*** DATA ENTRIES ***
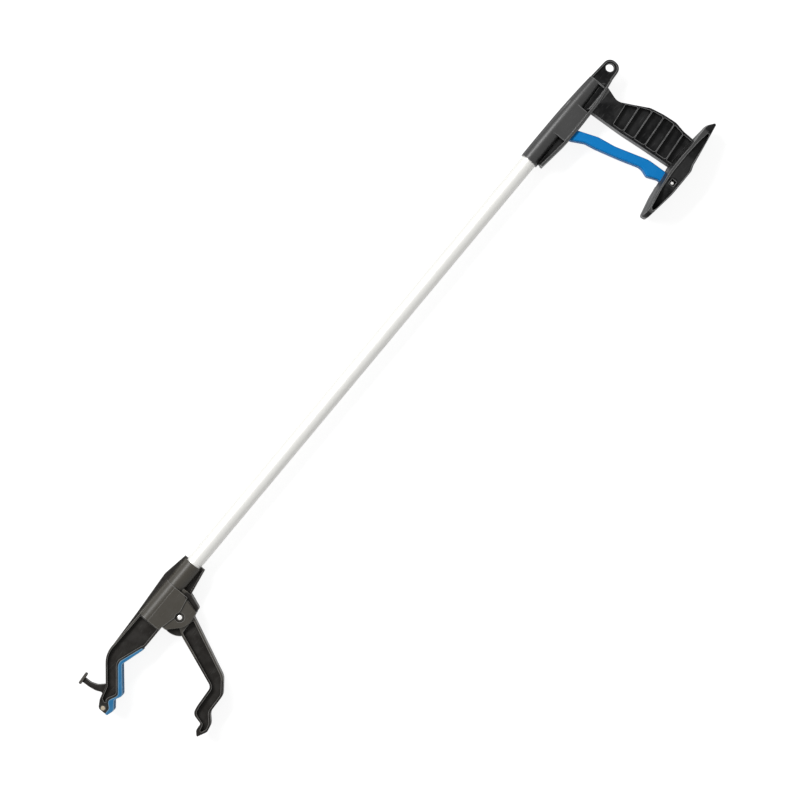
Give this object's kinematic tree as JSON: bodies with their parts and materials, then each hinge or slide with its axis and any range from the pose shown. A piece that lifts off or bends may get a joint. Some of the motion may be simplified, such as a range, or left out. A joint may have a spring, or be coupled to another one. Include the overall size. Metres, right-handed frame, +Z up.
{
  "type": "reaching aid",
  "caption": "Trigger-operated reaching aid: pistol grip, straight tube with a pull rod, one fixed and one moving jaw, and a dressing hook.",
  "frame": {"origin": "Bottom centre of the whole tool's box, with the tool lying on its side and its jaws open.", "axes": "+X runs along the tube towards the jaws, +Y from the tube towards the grip and the moving jaw, and +Z up, across the tool."},
  "size_m": [0.8286, 0.1448, 0.032],
  "materials": {
    "handle_plastic": "fine-textured black moulding, satin",
    "jaw_plastic": "fine-textured dark grey moulding, satin",
    "trigger_plastic": "bright blue moulding, satin",
    "liner_rubber": "soft blue rubber, matt",
    "tube_aluminium": "satin silver anodised",
    "plain_steel": "bright plated",
    "spring_steel": "bright",
    "magnet_nickel": "nickel plated, slightly worn",
    "rod_end_plastic": "moulded",
    "bush_plastic": "natural moulded"
  },
  "bodies": {
    "frame": {"handle_frame": "handle_plastic", "jaw_head": "jaw_plastic", "main_tube": "tube_aluminium", "finger_liner": "liner_rubber", "tip_magnet": "magnet_nickel", "jaw_pivot_pin": "plain_steel", "jaw_pin_clip": "spring_steel", "trigger_pivot_pin": "plain_steel", "trigger_pin_clip": "spring_steel", "rod_guide_handle": "bush_plastic", "rod_guide_middle": "bush_plastic", "rod_guide_jaw": "bush_plastic", "return_spring": "spring_steel"},
    "rod": {"pull_rod": "plain_steel", "rod_end_handle": "rod_end_plastic", "rod_end_jaw": "rod_end_plastic", "trigger_link_pin": "plain_steel", "jaw_link_pin": "plain_steel", "spring_collar": "bush_plastic", "collar_clip": "spring_steel"},
    "trigger": {"trigger": "trigger_plastic"},
    "moving_jaw": {"moving_jaw": "jaw_plastic"}
  },
  "joints": [
    {"name": "trigger_squeeze", "type": "hinge", "parent": "frame", "child": "trigger", "pos_m": [-0.34148, 0.06531, 0.016], "axis": [0, 0, -1], "range_deg": [0, 8.48], "stiffness_Nm_per_rad": 3, "springref_deg": -3.44},
    {"name": "rod_pull", "type": "slide", "parent": "frame", "child": "rod", "axis": [-1, 0, 0], "range_m": [0, 0.01852], "deforming": ["return_spring"]},
    {"name": "jaw_close", "type": "hinge", "parent": "frame", "child": "moving_jaw", "pos_m": [0.29442, -0.03319, 0.016], "axis": [0, 0, -1], "range_deg": [0, 43]}
  ],
  "couplings": [
    {"joint": "rod_pull", "follows": "trigger_squeeze", "m_per_rad": 0.12506},
    {"joint": "jaw_close", "follows": "trigger_squeeze", "ratio": 5.0696}
  ]
}
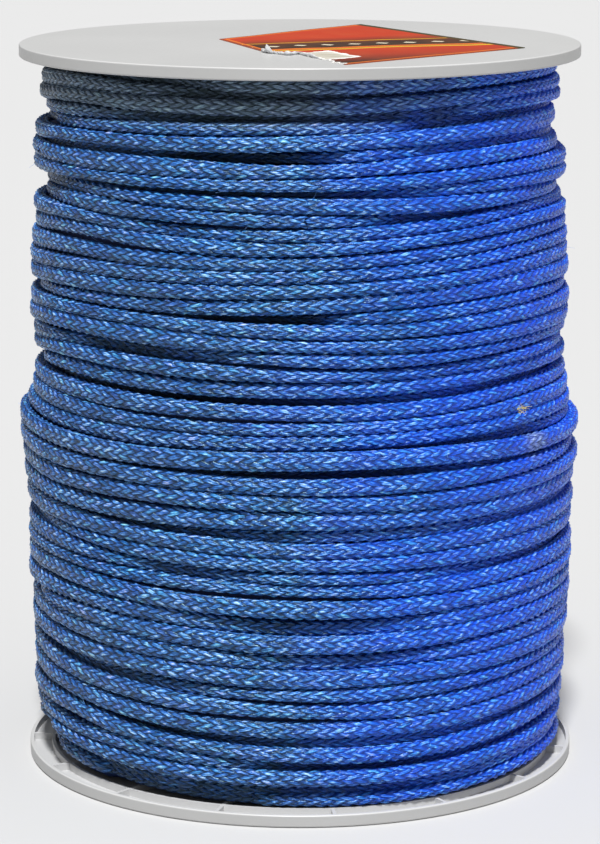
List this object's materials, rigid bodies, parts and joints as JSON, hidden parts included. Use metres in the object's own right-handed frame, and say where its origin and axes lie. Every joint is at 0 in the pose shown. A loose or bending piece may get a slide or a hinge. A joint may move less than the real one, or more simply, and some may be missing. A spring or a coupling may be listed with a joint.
{
  "type": "cord spool",
  "caption": "Two-flange plastic spool standing upright, wound full with blue braided cord, with a slanted orange label on its top face.",
  "frame": {"origin": "centre of the bottom flange's outer face, on the surface that the spool stands on", "axes": "+Z along the spool's axis, from the bottom flange up to the labelled top flange; -Y towards the side that the picture shows, +Y to the back, where the cord's end is taped down"},
  "size_m": [0.203, 0.2035, 0.2602],
  "materials": {
    "flange_plastic": "light grey moulded polystyrene, satin",
    "core_paper": "spiral-wound grey-brown paperboard",
    "blue_cord": "braided blue synthetic cord",
    "clear_tape": "packing tape",
    "label_paper": "printed coated paper"
  },
  "bodies": {
    "root": {"bottom_flange": "flange_plastic", "top_flange": "flange_plastic", "core_tube": "core_paper", "rope_pack": "blue_cord", "rope_turns_lower": "blue_cord", "rope_turns_upper": "blue_cord", "end_tape": "clear_tape", "top_label": "label_paper"}
  },
  "joints": []
}
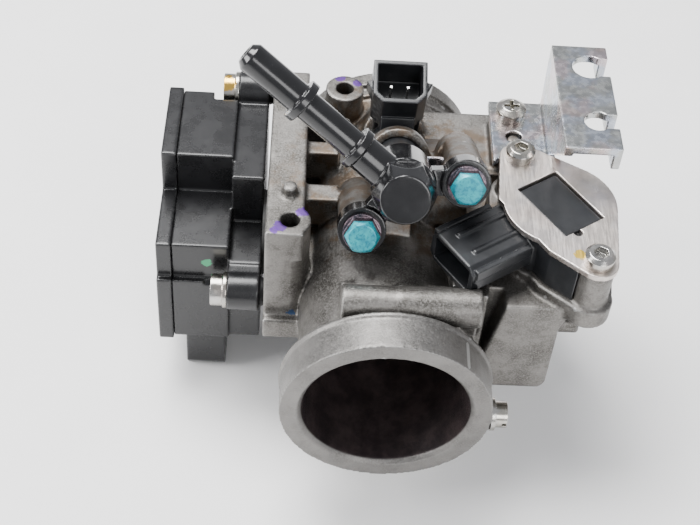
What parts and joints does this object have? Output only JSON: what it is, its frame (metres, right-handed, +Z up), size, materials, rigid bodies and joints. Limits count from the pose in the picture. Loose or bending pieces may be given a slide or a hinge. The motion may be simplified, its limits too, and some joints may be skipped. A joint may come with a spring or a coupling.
{
  "type": "throttle body",
  "caption": "Throttle body with a butterfly plate on a sprung cable drum, fuel injector, fuel joint, sensor unit and idle air valve.",
  "frame": {"origin": "centre of the inlet ring's front face, on the bore's axis", "axes": "+Y down the bore towards the engine, +Z up through the injector side, +X towards the cable side"},
  "size_m": [0.1239, 0.1045, 0.1176],
  "materials": {
    "cast_alloy": "as-cast aluminium alloy, fine sandy grain, machined faces brighter",
    "machined_steel": "turned and ground steel",
    "bronze": "sintered bronze bushes and brass blades",
    "brass_plate": "stamped brass plate",
    "black_rubber": "matt black rubber",
    "satin_black_plastic": "glass-filled black plastic, satin",
    "gloss_black_plastic": "smooth black plastic with a clear gloss",
    "matt_black_plastic": "dull black plastic with mould marks",
    "circuit_board": "green lacquered board",
    "zinc_steel": "zinc-plated pressed steel, faint iridescence",
    "steel_screws": "zinc-plated screws",
    "teal_bolts": "teal thread-lock paint on the heads of dark bolts",
    "cover_steel": "warm pale brushed steel plate",
    "spring_steel": "round spring wire"
  },
  "bodies": {
    "casting": {"throttle_housing": "cast_alloy", "engine_side_seal_ring": "black_rubber", "shaft_bush_left": "bronze", "shaft_bush_right": "bronze", "shaft_seals": "black_rubber", "return_spring": "spring_steel", "stop_screw": "steel_screws", "stop_screw_spring": "spring_steel", "sensor_housing": "satin_black_plastic", "sensor_cap": "satin_black_plastic", "sensor_circuit_board": "circuit_board", "sensor_socket_blades": "bronze", "sensor_screws": "steel_screws", "sensor_seal_ring": "black_rubber", "injector_body": "machined_steel", "injector_seal_rings": "black_rubber", "injector_connector": "matt_black_plastic", "injector_socket_blades": "bronze", "injector_retainer": "zinc_steel", "fuel_joint": "gloss_black_plastic", "fuel_joint_bolts": "teal_bolts", "idle_valve_body": "matt_black_plastic", "idle_valve_cover": "cover_steel", "idle_valve_screws": "steel_screws", "idle_valve_socket_blades": "bronze", "cable_bracket": "zinc_steel", "cable_bracket_screw": "steel_screws", "side_plug_screw": "steel_screws"},
    "throttle": {"throttle_shaft": "machined_steel", "throttle_plate": "brass_plate", "throttle_plate_screws": "steel_screws", "throttle_drum": "zinc_steel", "drum_washer": "steel_screws", "drum_nut": "steel_screws", "sensor_rotor": "matt_black_plastic"},
    "idle_slide": {"idle_valve_slide": "matt_black_plastic"}
  },
  "joints": [
    {"name": "throttle_turn", "type": "hinge", "parent": "casting", "child": "throttle", "pos_m": [0, 0.062, 0], "axis": [1, 0, 0], "range_deg": [0, 83], "stiffness_Nm_per_rad": 0.2, "springref_deg": -34.38},
    {"name": "idle_valve_travel", "type": "slide", "parent": "casting", "child": "idle_slide", "axis": [0, 0, -1], "range_m": [0, 0.006]}
  ]
}
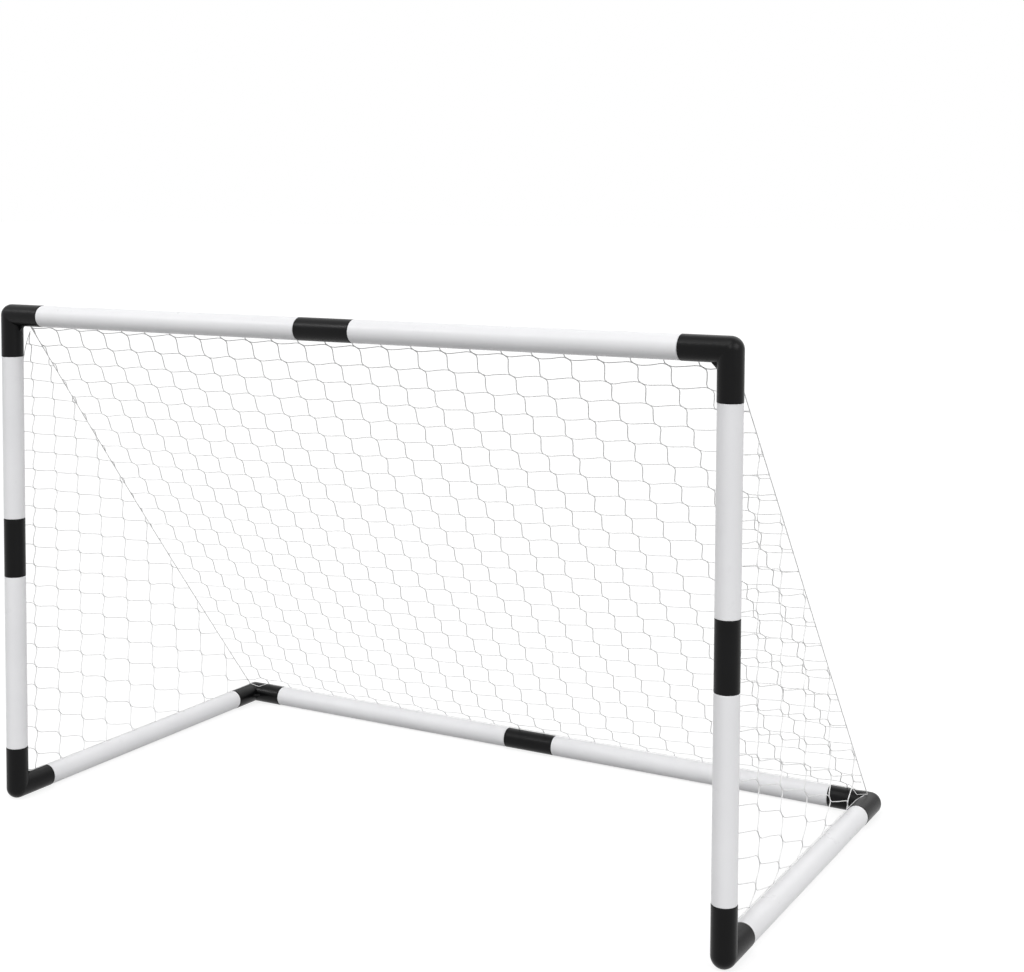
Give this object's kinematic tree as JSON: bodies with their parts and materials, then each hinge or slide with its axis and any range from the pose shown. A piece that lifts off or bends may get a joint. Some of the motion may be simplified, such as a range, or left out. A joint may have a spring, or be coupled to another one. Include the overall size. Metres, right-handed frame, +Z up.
{
  "type": "lawn game goal",
  "caption": "Small free-standing lawn goal: a wedge of white push-fit tubes with black elbows and couplers, closed at the back and sides by a white hexagonal net.",
  "frame": {"origin": "middle of the footprint, on the ground", "axes": "+Z up, the mouth faces -Y, +X along the crossbar, to the right as seen from in front of the mouth"},
  "size_m": [0.935, 0.485, 0.595],
  "materials": {
    "tube_white": "smooth, slightly glossy white plastic tube",
    "connector_black": "satin black moulded plastic",
    "net_white": "white knotless polyester twine"
  },
  "bodies": {
    "root": {"front_left_elbow": "connector_black", "front_right_elbow": "connector_black", "left_side_tube": "tube_white", "right_side_tube": "tube_white", "rear_left_elbow": "connector_black", "rear_right_elbow": "connector_black", "rear_bar_left_tube": "tube_white", "rear_bar_coupler": "connector_black", "rear_bar_right_tube": "tube_white", "back_net": "net_white", "left_net": "net_white", "right_net": "net_white", "left_seam_cord": "net_white", "right_seam_cord": "net_white"},
    "upright": {"left_post_lower_tube": "tube_white", "left_post_upper_tube": "tube_white", "right_post_lower_tube": "tube_white", "right_post_upper_tube": "tube_white", "crossbar_left_tube": "tube_white", "crossbar_right_tube": "tube_white", "left_post_coupler": "connector_black", "right_post_coupler": "connector_black", "top_left_elbow": "connector_black", "top_right_elbow": "connector_black", "crossbar_coupler": "connector_black"}
  },
  "joints": [
    {"name": "upright_lift_off", "type": "slide", "parent": "root", "child": "upright", "axis": [0, 0, 1], "range_m": [0, 0.045]}
  ]
}
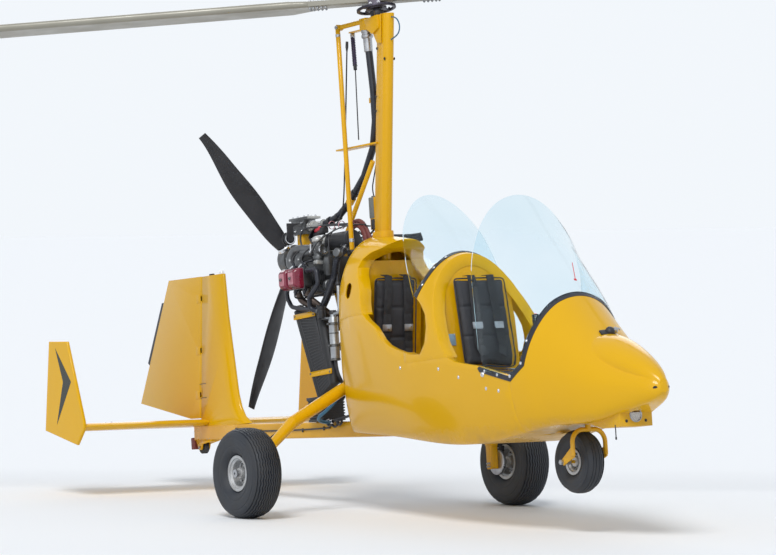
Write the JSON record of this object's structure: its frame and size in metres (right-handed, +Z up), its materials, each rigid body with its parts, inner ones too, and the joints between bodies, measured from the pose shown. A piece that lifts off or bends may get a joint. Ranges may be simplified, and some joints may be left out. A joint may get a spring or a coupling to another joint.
{
  "type": "two-seat gyrocopter",
  "caption": "Tandem open-cockpit gyrocopter: moulded pod with bubble windshields on a keel tube, leaning mast, teetering rotor, pusher propeller, tricycle gear and plank tail with fin and rudder",
  "frame": {"origin": "on the ground, under the rotor hub's centre, between the bounding box's sides", "axes": "+X is the nose, +Y the port side, +Z up; level on its three wheels"},
  "size_m": [5.7318, 6.6067, 2.5834],
  "materials": {
    "yellow_gelcoat": "gloss moulded skin, chrome yellow",
    "yellow_paint": "gloss paint, chrome yellow",
    "black_plastic": "satin black",
    "black_rubber": "matt black",
    "tyre": "dusty black rubber",
    "rim": "cast aluminium, lightly dusty",
    "silver": "bare aluminium",
    "steel": "machined steel",
    "chrome": "polished",
    "engine_black": "satin black casting",
    "maroon": "gloss dark red",
    "exhaust": "heat tinted stainless steel",
    "acrylic": "clear acrylic",
    "lamp": "clear lens over a reflector",
    "cushion": "black cover",
    "blade_grey": "satin grey",
    "carbon": "black composite"
  },
  "bodies": {
    "airframe": {"nose_cowl": "yellow_gelcoat", "mid_hoop": "yellow_gelcoat", "rear_arch": "yellow_gelcoat", "pod_tub": "yellow_gelcoat", "rear_bulkhead": "yellow_gelcoat", "keel_tube": "yellow_paint", "landing_lamp": "lamp", "mast_boot": "yellow_gelcoat", "mast": "yellow_paint", "front_seat_shell": "yellow_gelcoat", "rear_seat_shell": "yellow_gelcoat", "seat_cushions": "cushion", "windshield_trims": "black_rubber", "front_windshield": "acrylic", "rear_windshield": "acrylic", "instrument_panel": "black_plastic", "control_sticks": "black_plastic", "rudder_pedals": "silver", "gear_legs": "yellow_gelcoat", "axle_posts": "yellow_paint", "brake_plates": "silver", "fork_socket": "silver", "engine_block": "engine_black", "valve_covers": "maroon", "gearbox": "silver", "air_box": "engine_black", "intake_pipes": "silver", "prerotator_drive": "silver", "oil_tank": "silver", "exhaust": "exhaust", "radiators": "engine_black", "coolant_hoses": "black_rubber", "engine_mount": "yellow_paint", "stabilizer": "yellow_gelcoat", "end_plates": "yellow_gelcoat", "fin": "yellow_gelcoat", "tail_skid": "yellow_paint", "rotor_head": "yellow_paint", "torque_tube": "silver", "prerotator_shaft": "black_rubber", "control_rods": "yellow_paint", "mast_brackets": "yellow_paint", "carburettors": "silver", "radiator_straps": "yellow_paint", "oil_cooler": "engine_black"},
    "main_wheel_right": {"main_rim_right": "rim", "main_tyre_right": "tyre"},
    "main_wheel_left": {"main_rim_left": "rim", "main_tyre_left": "tyre"},
    "nose_fork_body": {"nose_fork": "yellow_paint"},
    "nose_wheel": {"nose_rim": "rim", "nose_tyre": "tyre"},
    "tail_wheel_body": {"tail_wheel": "black_rubber"},
    "rudder_body": {"rudder": "yellow_gelcoat", "rudder_tab": "engine_black"},
    "propeller": {"propeller_hub": "silver", "propeller_blades": "carbon"},
    "rotor_spindle_body": {"rotor_spindle": "steel"},
    "rotor": {"hub_bar": "silver", "rotor_blades": "blade_grey"}
  },
  "joints": [
    {"name": "main_wheel_right_spin", "type": "hinge", "parent": "airframe", "child": "main_wheel_right", "pos_m": [-0.19, -0.795, 0.2215], "axis": [0, 1, 0], "continuous": true},
    {"name": "main_wheel_left_spin", "type": "hinge", "parent": "airframe", "child": "main_wheel_left", "pos_m": [-0.19, 0.795, 0.2215], "axis": [0, 1, 0], "continuous": true},
    {"name": "nose_steer", "type": "hinge", "parent": "airframe", "child": "nose_fork_body", "pos_m": [1.568, 0, 0.3], "axis": [0, 0, 1], "range_deg": [-25, 25]},
    {"name": "nose_wheel_spin", "type": "hinge", "parent": "nose_fork_body", "child": "nose_wheel", "pos_m": [1.483, 0, 0.15], "axis": [0, 1, 0], "continuous": true},
    {"name": "tail_wheel_spin", "type": "hinge", "parent": "airframe", "child": "tail_wheel_body", "pos_m": [-1.88, 0, 0.424], "axis": [0, 1, 0], "continuous": true},
    {"name": "rudder_hinge", "type": "hinge", "parent": "airframe", "child": "rudder_body", "pos_m": [-1.868, 0, 0.565], "axis": [0.1284, 0, 0.9917], "range_deg": [-25, 25]},
    {"name": "propeller_spin", "type": "hinge", "parent": "airframe", "child": "propeller", "pos_m": [-0.905, 0, 1.322], "axis": [1, 0, 0], "continuous": true},
    {"name": "rotor_spin", "type": "hinge", "parent": "airframe", "child": "rotor_spindle_body", "pos_m": [0, 0, 2.53], "axis": [-0.1564, 0, 0.9877], "continuous": true},
    {"name": "rotor_teeter", "type": "hinge", "parent": "rotor_spindle_body", "child": "rotor", "pos_m": [-0.00375, 0, 2.5537], "axis": [0.7605, -0.6381, 0.1204], "range_deg": [-1.4, 12.6]}
  ]
}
***
OBJECTIVE: Locate all lines that include the word "between" and copy them out.

FULL RESPONSE:
Write the JSON record of this object's structure: its frame and size in metres (right-handed, +Z up), its materials, each rigid body with its parts, inner ones too, and the joints between bodies, measured from the pose shown. A piece that lifts off or bends may get a joint. Ranges may be simplified, and some joints may be left out. A joint may get a spring or a coupling to another joint.
  "frame": {"origin": "on the ground, under the rotor hub's centre, between the bounding box's sides", "axes": "+X is the nose, +Y the port side, +Z up; level on its three wheels"},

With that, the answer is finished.